Who speaks for the Buddhist tradition when it comes to deciding ethical matters? What role do ancient religious texts play in adjudicating questions of sexual ethics? By making reference to the words of Tsongkhapa, the Dalai Lama was signaling that texts are not irrelevant to these discussions, but rather than citing a textual authority and allowing this to be the final word, His Holiness took two further steps that moved the dialogue forward in important ways. First, he resisted being cast as the ultimate arbiter of what constitutes morally acceptable sex. The issue, he said, would have to be decided by the Buddhist community and not by appeal to the authority of any single individual—himself or anyone else.
[Footnote 4: How broadly the Buddhist community that makes such determinations is to be conceptualized—whether it consists only of ordained clergy or lay people as well—remains to be seen.
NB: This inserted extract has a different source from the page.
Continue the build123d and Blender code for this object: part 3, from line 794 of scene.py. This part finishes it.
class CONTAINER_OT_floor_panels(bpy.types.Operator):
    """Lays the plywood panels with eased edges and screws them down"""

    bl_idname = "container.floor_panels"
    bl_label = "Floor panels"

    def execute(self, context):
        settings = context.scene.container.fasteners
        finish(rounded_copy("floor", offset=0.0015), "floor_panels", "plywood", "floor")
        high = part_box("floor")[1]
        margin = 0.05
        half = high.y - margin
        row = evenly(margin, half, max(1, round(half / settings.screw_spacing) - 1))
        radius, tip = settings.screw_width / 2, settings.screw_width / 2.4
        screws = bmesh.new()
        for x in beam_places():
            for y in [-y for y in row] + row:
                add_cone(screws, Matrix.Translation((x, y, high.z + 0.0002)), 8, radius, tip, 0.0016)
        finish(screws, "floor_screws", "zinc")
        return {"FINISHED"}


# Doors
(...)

The Dalai Lama has taken a similar position on the question of achieving consensus regarding the reintroduction into the Tibetan tradition of nuns’ full ordination, arguing that this is a decision that must be arrived at through consensus of the senior (male) clergy. See Thea Mohr and Jampa Tsedroen, eds., Dignity and Discipline: Reviving Full Ordination for Buddhist Nuns (Boston: Wisdom Publications,2010), 253-54. What does consensus truly mean and how widespread does it need to be? Jan Sobisch has raised this question and concluded that broad consensus may be ‘an unrealistic demand.’ Jan-Ulrich Sobisch, ‘Bhiksuni Ordination: Lineages and Procedures as Instruments of Power’ in Mohr and Tsedroen, Dignity and Discipline, 244.]
It hardly needs saying that a religious leader with the Dalai Lama’s power of moral suasion could have easily taken the opposite tack, choosing to issue an opinion on the matter. His decision to defer to the broader Buddhist community is therefore not insignificant. Second, the Dalai Lama modeled the type of reasons that ought to be marshaled to challenge the views found in the classical texts. At one point, to illustrate what such an argument might look like, he took the example of prostitution. Sex for pay is permissible according to most classical Indian and Tibetan Buddhist thinkers, who claim that this does not constitute sexual misconduct—at least when it is men who are availing themselves of the sexual services of women. But many contemporary Buddhists, the Dalai Lama said, would undoubtedly find such aview problematic. If the classical texts’ stance on prostitution is found to be unacceptable by today’s standards, perhaps their view of homosexuality might be as well. Although the way forward in this dialogue would not be easy—involving multiple voices, the close reading of texts, an understanding of historical context, and plenty of nuanced argument—the Dalai Lama clearly implied that change was possible.
The meeting participants’ less-than-upbeat response to the intrusion of a medieval Tibetan voice into these discussions is hardly surprising. Although Buddhism’s encounter with the modern West goes back to the early decades of the nineteenth century, the religion began to gain a major foothold in Europe and North America only in the 1960s and 1970s during a period of major social upheaval. Thinking of Buddhism as a progressive religion, many Buddhist converts adopted it in response to the perceived conservatism of other faiths. This modern version of Buddhism emphasizes individual freedoms and downplays hierarchy; it sees adherence to doctrinal and ethical norms as voluntary and largely a private matter. Modern Buddhism can take different forms, but it is often presentist, focusing on the here and now rather than on the hereafter, and individualistic, stressing inner experience born from meditation rather than communal and ritual life. Modern Buddhism is generally optimistic, forward looking, and egalitarian. It also eschews myth and dogma and touts the compatibility of Buddhism and science. In the moral sphere, it sees believers as having a wide berth in ethical decision-making, with few fixed rules of conduct. Modern Buddhism does not see sex as particularly problematic, considering sexual ethics—to the extent that it is acknowledged asa distinct domain of inquiry at all—to be governed by a single metaethical principle, that of nonharm: ‘anything goes so long as it does not hurt others.’
The academic literature on modern Buddhism has exploded in the past few years, but much less has been written about what constitutes its premodern counterpart, although this can be adduced. Premodern Buddhism—the type of Buddhism advocated by ancient and medieval thinkers like Tsongkhapa—is not monolithic. It is arguably as heterogeneous as its modern equivalent. Generally speaking, however premodern Buddhism is more communitarian than individualistic, more hierarchical than egalitarian. Seeing the human condition as devolving—as being in a state of physical, psychological, and moral free fall—it tends to be more pessimistic than optimistic about the future. Premodern Buddhism holds that the tradition’s core ethical principles are universal and not a matter of individual choice, and that adherence to complex doctrinal norms are essential to human flourishing. Because of its monastic and celibate orientation, sex and its regulation is a major concern. No wonder, then, that premodern views like Tsongkhapa’s should come as something of a shock to contemporary Buddhists. When the Dalai Lama opened Tsongkhapa’s text, he was communicating some level of allegiance to a premodern form of Buddhism, even if he did not consider this tradition immune from historical and other types of criticism. Not every encounter of premodern and modern forms of Buddhism will result in a cultural clash, but when the conversation is about sex, sparks are bound to fly.” (pp. 1-5.)